Outrageous, isn’t it? Sometimes I wonder how those brave white dudes bear up under it all.

Tignino is probably headed for a fruitful career in politics. In his blog post on the fence protest, he unveiled the “true” reasons people oppose him and his group, besides general liberal bigotry: Mexicans are trying to steal America to create a homeland.

“Many students openly wore shirts depicting Aztlan and the reconquest of the American Southwest for Mexico by demographic attrition from illegal immigrants south of the border,” he wrote. “Make no mistake, these openborder advocates that cantillate the wonders of a world without borders is nothing but a clever hoax. What they want is territory from the United States. When illegals and their supporters say they are Americans, and when they somberly wave the American flag, don’t fall for it. It’s a lie.”

Such a clever hoax. Claiming to be Americans and such.

Of course, even in a region like ours, full of bigotry against white people and rampant, unbearable multiculturalism, some people just don’t get it. Like the good folks at Millwood Community Presbyterian Church, who took a look around and asked themselves whether this community was having a true dialogue about race. There was this matter of an attempted bombing of an MLK Day march after all.
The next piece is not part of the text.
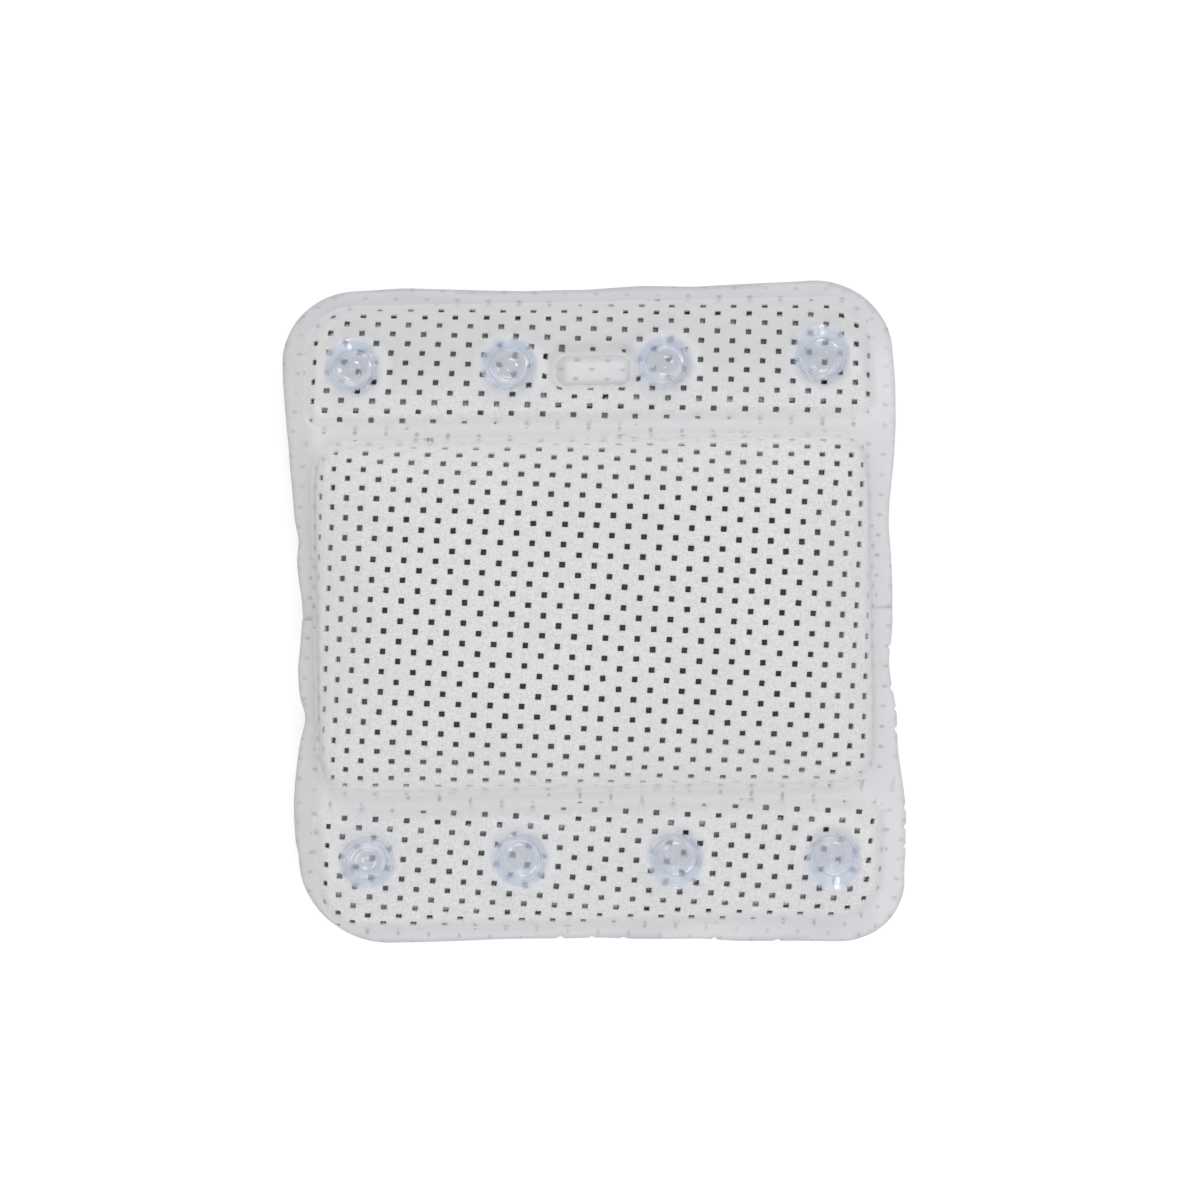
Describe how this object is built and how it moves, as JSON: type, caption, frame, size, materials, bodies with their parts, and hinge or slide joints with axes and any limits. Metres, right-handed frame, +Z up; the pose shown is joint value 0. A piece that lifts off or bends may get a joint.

A friend of mine, Dan Hansen, helped organize a speakers’ series at the church on Culture, Race and Understanding, kicked off last week by Ryan Crocker, the former U.S. ambassador to Iraq and Spokane native. The next speaker in the series, on May 24, will be Coeur d’Alene’s Tony Stewart, and organizers are hoping that, as an added attraction, there’ll be some tacos from the people that J.D. Hop and his ilk picketed.

That’s right. Tacos. At a church.

Somebody sound the cultural alarm.

Whatever else Michael Hop has to say about race and bigotry and tacos, he manages to get one thing just right: “As we all know, there is trash in any race.”